Летом 1809 года император Александр много времени проводил в обществе Марии Антоновны Нарышкиной, супруги обер-егермейстера царского двора Дмитрия Львовича Нарышкина. Его Величество приходил в дом к Нарышкиным и подолгу там сиживал, наслаждаясь беседой с очаровательной хозяйкой, а бывало, выезжал со своей избранницей на ее дачу. Здесь он либо катался с Марией Антоновной на раззолоченном катере по Неве, либо просто разговаривал с ней за каким-нибудь угощением, но чаще всего слушал музыку. Дмитрий Львович имел знаменитый не только в России, но и во всей Европе хор роговой музыки, состоявший из пятидесяти придворных егерей, игравших на позолоченных охотничьих рожках с удивительным искусством.
Алексей Андреевич, естественно, невзлюбил Марию Антоновну, но, вероятно, его все же не особенно беспокоила бы любовная связь императора с нею, если бы не одно важное обстоятельство: Мария Антоновна относилась к Аракчееву в высшей степени неприязненно, так что само это имя считалось в ее доме запретным, его не осмеливался произносить в ее присутствии даже сам Александр. В сей необычной ситуации граф вынужден был приложить старание для того, чтобы если не поссорить Александра с Нарышкиной, то хотя бы уменьшить ее влияние на государя.
Не найдя ничего лучшего, он пустился выслеживать их. Его интересовала любая деталь в поведении Марии Антоновны, которая могла бы выставить ее в дурном свете и тем ослабить влечение к ней государя. Труднее всего было Аракчееву выслеживать Александра и его избранницу на даче Нарышкиных. Но граф нашел выход: он вдруг страстно полюбил роговую музыку. Когда Его Величество отправлялся с Марией Антоновной на окраину Петербурга — туда, где располагалась нарышкинская дача, военный министр Аракчеев бросал свои служебные дела, садился в легкую, на высоком ходу коляску, запряженную четверкой тяжелых артиллерийских лошадей в ряд, сажал на передок своего адъютанта Петра Клейнмихеля и ехал по городу в направлении, в котором проехал император Александр. Но приехав на дачное место, Алексей Андреевич шел не к Нарышкиным, а к их соседу, камергеру царского двора Зиновьеву. Сидя на балконе зиновьевской дачи или на террасе между мраморных ваз с кустами роз, он делал вид, что слушает доносящуюся с дачи Нарышкина музыку, а сам внимательно наблюдал за Александром с Марией Антоновной.
На следующее утро при докладе императору Алексей Андреевич не упускал случая сказать что-нибудь едкое в адрес его избранницы и их взаимоотношений. Александр же, слушая эти едкости, молчал и улыбался.

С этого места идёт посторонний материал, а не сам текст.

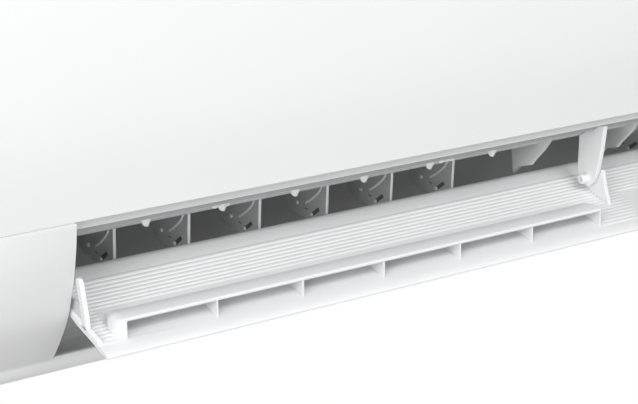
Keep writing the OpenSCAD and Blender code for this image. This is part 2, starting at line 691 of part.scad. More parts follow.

Еще более ревниво следил граф за другим человеком из окружения императора Александра — Михайлой Михайловичем Сперанским.
Сын деревенского священника, Сперанский по окончании учебы в духовных учебных заведениях пошел в гражданскую службу и здесь в короткий срок достиг высоких ступеней. Начав службу в конце декабря 1796 года делопроизводителем генерал-прокурорской канцелярии в чине титулярного советника, попович в начале июля 1801 года был уже действительным статским советником, занимал должность управляющего экспедицией гражданских и духовных дел в канцелярии «Непременного Совета».